A dry well is a buried chamber that collects water and slowly releases it into the surrounding soil through percolation. It works well in sandy, fast-draining soil the kind you find on Long Island’s South Shore. In Port Jefferson Station’s clay-heavy North Shore soil, dry wells are a much weaker solution. Clay doesn’t percolate quickly, so a dry well fills up and stays full, functioning more like a buried bucket than a drainage system. Many of the older dry wells in Port Jefferson Station have also silted up over decades and no longer function at all.

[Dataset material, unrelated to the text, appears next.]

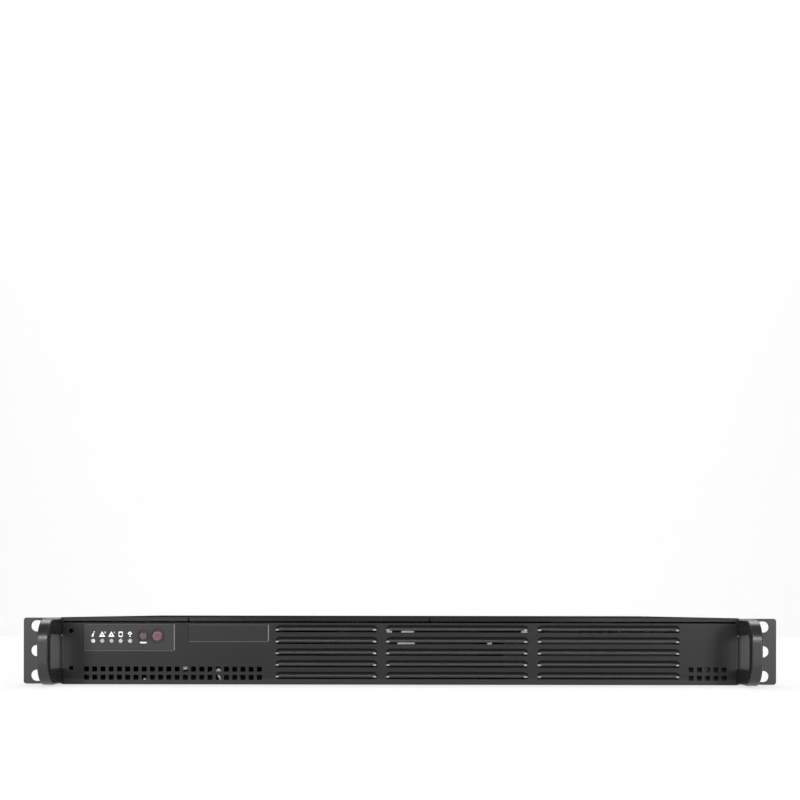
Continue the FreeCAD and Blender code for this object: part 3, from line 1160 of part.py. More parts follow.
HARNESS_START = (SUPPLY_X[0] + 6.5, BOARD_TOP + 16.5)      # x and z where it leaves the supply
HARNESS_RADIUS = 3.0
DRIVE_LEAD_START = (SUPPLY_X[0] + 13.5, sum(DRIVE_POWER_Z) / 2)
DRIVE_LEAD_RADIUS = 2.0
DATA_CABLE_RADIUS = 1.6
CONTROL_CABLE_RADIUS = 1.8
POWER_HEADER_X = (BOARD_X[1] - POWER_HEADER_INSET - POWER_HEADER_SIZE[0], BOARD_X[1] - POWER_HEADER_INSET)
POWER_HEADER_Y = around((BOARD_FRONT + DIMM_Y[0]) / 2 + POWER_HEADER_SHIFT, POWER_HEADER_SIZE[1])
DATA_PORT_X = (DRIVE_X - DATA_PORT_GAP - DATA_PORT_WIDTH, DRIVE_X - DATA_PORT_GAP)
PANEL_HEADER_X = (BOARD_X[0] + PANEL_HEADER_INSET, BOARD_X[0] + PANEL_HEADER_INSET + PANEL_HEADER_SIZE[0])
PANEL_HEADER_Y = (BOARD_FRONT + PANEL_HEADER_BACK, BOARD_FRONT + PANEL_HEADER_BACK + PANEL_HEADER_SIZE[1])
CONTROL_PLUG_X = (CONTROL_X[0] + CONTROL_PLUG_INSET, CONTROL_X[0] + CONTROL_PLUG_INSET + CONTROL_PLUG_SIZE)
CONTROL_PLUG_Z = (CONTROL_Z[0] - CONTROL_PLUG_DROP, CONTROL_Z[0] - CONTROL_PLUG_DROP + CONTROL_PLUG_SIZE)


def board_power_header():
    return block(POWER_HEADER_X, POWER_HEADER_Y, (BOARD_TOP, BOARD_TOP + POWER_HEADER_HEIGHT))


def data_port():
    return block(DATA_PORT_X, (BOARD_FRONT, BOARD_FRONT + DATA_PORT_LENGTH),
                 (BOARD_TOP, BOARD_TOP + DATA_PORT_HEIGHT))


def panel_header():
    return block(PANEL_HEADER_X, PANEL_HEADER_Y, (BOARD_TOP, BOARD_TOP + PANEL_HEADER_HEIGHT))


def black_plugs():
    header_top = BOARD_TOP + POWER_HEADER_HEIGHT
    drive_x = (DRIVE_X - DRIVE_PLUG_DEPTH, DRIVE_X)
    return [block(POWER_HEADER_X, POWER_HEADER_Y, (header_top, header_top + PLUG_RISE)),
            block(DATA_PORT_X, (BOARD_FRONT - DATA_PLUG_LENGTH, BOARD_FRONT),
                  (BOARD_TOP + 0.4, BOARD_TOP + DATA_PORT_HEIGHT)),
            block(drive_x, DRIVE_DATA_Y, DRIVE_DATA_Z),
            block((drive_x[0] - 3.0, drive_x[1]), DRIVE_POWER_Y, DRIVE_POWER_Z)]


def white_plugs():
    back = CONTROL_BOARD_Y + CONTROL_BOARD_T
    return [block(CONTROL_PLUG_X, (back, back + CONTROL_PLUG_DEPTH), CONTROL_PLUG_Z),
            block(PANEL_HEADER_X, (PANEL_HEADER_Y[0] - PANEL_PLUG_LENGTH, PANEL_HEADER_Y[0]),
                  (BOARD_TOP + 0.4, BOARD_TOP + PANEL_HEADER_HEIGHT - 0.4))]


def psu_harness():
    x, z = HARNESS_START
    end_x = sum(POWER_HEADER_X) / 2
    lane = min(SUPPLY_Y[0] - 15.9, POWER_HEADER_Y[0] - 11.5)
    return tube_path([(x, SUPPLY_Y[0], z), (x, lane, z), (end_x, lane, z), (end_x, POWER_HEADER_Y[0], z)],
                     HARNESS_RADIUS)


def drive_power_cable():
    x, z = DRIVE_LEAD_START
    end_x = DRIVE_X - DRIVE_PLUG_DEPTH - 0.4
    lane = min(SUPPLY_Y[0] - 14.4, POWER_HEADER_Y[0] - 10.0)
    return tube_path([(x, SUPPLY_Y[0], z), (x, lane, z), (end_x, lane, z), (end_x, DRIVE_POWER_Y[1], z)],
                     DRIVE_LEAD_RADIUS)


def drive_data_cable():
    start_x = DRIVE_X - DRIVE_PLUG_DEPTH / 2 - 0.4
    start_z = sum(DRIVE_DATA_Z) / 2
    end_x = sum(DATA_PORT_X) / 2
    end_z = BOARD_TOP + DATA_PORT_HEIGHT / 2
    end_y = BOARD_FRONT - DATA_PLUG_LENGTH
    return tube_path([(start_x, DRIVE_DATA_Y[1], start_z), (start_x, DRIVE_DATA_Y[1] + 16, start_z),
                      (end_x, end_y - 16, end_z), (end_x, end_y, end_z)], DATA_CABLE_RADIUS)


def control_cable():
    start_x = sum(CONTROL_PLUG_X) / 2
    start_y = CONTROL_BOARD_Y + CONTROL_BOARD_T + CONTROL_PLUG_DEPTH
    start_z = sum(CONTROL_PLUG_Z) / 2
    end_x = sum(PANEL_HEADER_X) / 2
    end_y = PANEL_HEADER_Y[0] - PANEL_PLUG_LENGTH
    end_z = BOARD_TOP + PANEL_HEADER_HEIGHT / 2
    return tube_path([(start_x, start_y, start_z), (start_x, start_y + 18, start_z),
                      (start_x + 13, start_y + 42, FLOOR + 10.5),
                      (end_x - 2, end_y - 30, FLOOR + 8.5), (end_x, end_y - 9, end_z), (end_x, end_y, end_z)],
                     CONTROL_CABLE_RADIUS)


def base_holes():
    ears = ear_screw_holes(1) + ear_screw_holes(-1)
    blower = [rod(V(x, y, BOTTOM - CUT_OVER), BLOWER_SCREW_R, SHEET + CUT_OVER * 2, Z_AXIS) for x,
              y in blower_screw_places()]
    notch = block((SUPPLY_X[0], WALL_IN), (SUPPLY_Y[0] - SUPPLY_NOTCH, REAR_IN),
                  (BASE_TOP - SHEET - CUT_OVER, BASE_TOP + CUT_OVER))
    return ears + blower + cover_screw_holes() + rear_screw_holes() + [notch]


REAR_WINDOWS = ((SHIELD_WINDOW, SHIELD_WINDOW_Z), (SLOT_WINDOW_X, SLOT_WINDOW_Z),
                (SUPPLY_WINDOW_X, SUPPLY_WINDOW_Z))


def build():
    nodes = {
        "chassis_base": chassis_base(REAR_WINDOWS, base_holes()),
        "front_panel": front_panel(),
        "top_cover": top_cover(),
        "rack_ear_right": rack_ear(),
        "rack_ear_left": mirror_x(rack_ear()),
        "handle_right": handle(),
        "handle_left": mirror_x(handle()),
        "handle_screws": handle_screws(),
        "ear_screws": ear_screws(),
        "cover_screws": cover_screws(),
        "control_overlay": control_overlay(),
        "blank_badge": blank_badge(),
        "power_button": button(POWER_X, POWER_R),
        "reset_button": button(RESET_X, RESET_R),
        "status_lights": status_lights(),
        "control_board": control_board(),
        "tact_switches": tact_switches(),
        "motherboard": motherboard(),
        "standoffs": standoffs(),
        "board_screws": board_screws(),
        "cpu_socket": cpu_socket(),
        "cpu": cpu(),
        "cpu_heatsink": cpu_heatsink(),
        "heatsink_screws": heatsink_screws(),
        "memory_sockets": dimm_slots(),
        "memory_modules": [memory_module(x) for x in DIMM_XS],
        "chipset_heatsink": chipset_heatsink(),
        "cell_holder": cell_holder(),
        "coin_cell": coin_cell(),
        "capacitors": capacitors(),
        "chokes": chokes(),
        "board_chips": board_chips(),
        "io_shield": io_shield(),
        "riser_socket": riser_socket(),
        "riser_card": riser_card(),
        "riser_connector": riser_connector(),
        "slot_cover": slot_cover(),
        "hard_drive": hard_drive(),
        "drive_bracket": drive_bracket(),
        "drive_screws": drive_screws(),
        "blower_housing": blower_housing(),
        "blower_rotor": blower_rotor(),
        "blower_screws": blower_screws(),
        "air_shroud": air_shroud(),
        "psu_case": psu_case(),
        "psu_board": psu_board(),
        "psu_fan_frame": psu_fan_frame(),
        "psu_fan_rotor": psu_fan_rotor(),
        "psu_fan_guard": psu_fan_guard(),
        "psu_inlet": psu_inlet(),
        "rear_screws": rear_screws(),
        "board_headers": [board_power_header(), data_port(), panel_header()],
        "black_plugs": black_plugs(),
        "white_plugs": white_plugs(),
        "inner_cables": [psu_harness(), drive_power_cable(), drive_data_cable(), control_cable()],
    }
    ports = [port(name, place) for name, places in PORTS.items() for place in places]
    nodes["rear_ports"] = ports
    for i, x in enumerate(DIMM_XS):
        nodes["memory_latch_%d" % (i + 1)] = dimm_latch(x)
    return nodes


os.makedirs("parts", exist_ok=True)
for name, made in build().items():
    shape = Part.makeCompound(made) if isinstance(made, list) else made
    shape.exportStep("parts/%s.step" % name)
    print("%-18s %2d solids, valid: %s, volume %.1f" % (name, len(shape.Solids), shape.isValid(), shape.Volume))
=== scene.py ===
# %% [markdown]
# # A short 1U rack server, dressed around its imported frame
# The frame holds every solid at its real size, so this notebook only adds finishes and the small
# things that print, moulding and wear leave on the real parts. Everything is in metres, with +X to
# the right of the front, +Y to the rear and +Z up.

# %% Load the frame
import bpy
import math
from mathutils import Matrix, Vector


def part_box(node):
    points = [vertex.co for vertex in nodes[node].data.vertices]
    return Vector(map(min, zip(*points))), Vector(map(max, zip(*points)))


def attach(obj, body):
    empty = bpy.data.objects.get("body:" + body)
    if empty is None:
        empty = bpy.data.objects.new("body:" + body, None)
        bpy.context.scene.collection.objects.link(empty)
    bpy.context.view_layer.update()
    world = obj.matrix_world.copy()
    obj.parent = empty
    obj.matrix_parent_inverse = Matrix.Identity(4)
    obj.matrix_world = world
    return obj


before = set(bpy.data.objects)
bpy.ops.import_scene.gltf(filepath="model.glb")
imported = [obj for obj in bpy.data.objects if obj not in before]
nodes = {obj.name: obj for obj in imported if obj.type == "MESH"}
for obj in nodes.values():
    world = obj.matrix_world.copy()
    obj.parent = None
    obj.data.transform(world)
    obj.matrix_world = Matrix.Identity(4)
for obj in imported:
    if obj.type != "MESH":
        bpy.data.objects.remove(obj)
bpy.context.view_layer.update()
MM = 0.001

# %% [markdown]
# ## Places that everything else is measured from
# Each place comes from the box of the piece that it belongs to, so a change in the solids moves
# the dressing with it.

# %% Key places
case_low, case_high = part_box("chassis_base")
ear_low, ear_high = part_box("rack_ear_right")
cover_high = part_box("top_cover")[1]
overlay_low, overlay_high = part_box("control_overlay")
badge_low, badge_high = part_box("blank_badge")
button_low, button_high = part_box("power_button")
reset_low, reset_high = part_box("reset_button")
REST_Z = case_low.z
print("case", [round(side / MM, 1) for side in case_high - case_low],
      "mm, ear tip at", round(ear_high.x / MM, 1), "mm")

# %% [markdown]
# ## Camera
# The server is seen straight on, from a little above its top edge, and it sits low in a square
# frame. A level camera keeps the ears upright, and a lens shift lowers the object in the picture:
# a tilted camera would make the ears lean.

# %% Camera
CAMERA_DISTANCE = 0.830
CAMERA_HEIGHT = 0.047
SENSOR = 36.0                # mm, as Blender gives lenses and sensors
FRAME_WIDTH_AT_EARS = 0.5131
SHIFT_UP = 0.2643
ROLL = -0.0017               # the right side sits a hair lower


def add_object(name, data, location=(0, 0, 0), rotation=(0, 0, 0)):
    """Puts a camera, lamp, curve or mesh into the scene."""
    made = bpy.data.objects.new(name, data)
    made.location = location
    made.rotation_euler = rotation
    bpy.context.scene.collection.objects.link(made)
    return made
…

A French drain is a fundamentally different approach. Instead of trying to push water down through clay, it captures water at grade or below and moves it laterally through a perforated pipe bedded in gravel to a defined outlet a street, a drainage swale, or a lower point on the property. It keeps moving water rather than holding it and hoping the soil absorbs it. For the majority of Port Jefferson Station properties, a French drain system is the more effective long-term solution, particularly for homes dealing with chronic yard saturation or foundation moisture.

Most residential installations in Port Jefferson Station are completed in one to three days. The timeline depends on the length of the system, the complexity of the outlet routing, and whether any permit inspections are required through the Town of Brookhaven. A straightforward single-trench installation on a standard lot is typically a one-day job. A more extensive perimeter system or a property with multiple problem areas will take longer but the timeline is always discussed upfront, not discovered after the work starts.

As for yard disruption it’s real, but it’s temporary. A trench needs to be excavated, and that means some disturbance to the lawn and landscaping along the route. Port Jefferson Station homes are known for their large, established yards with mature trees and long driveways, and that’s not something to be careless about. Yard restoration is a standard part of every installation topsoil is replaced, and the disturbed area is seeded or sodded to match the surrounding lawn. The excavation is temporary. The drainage system underneath it is not.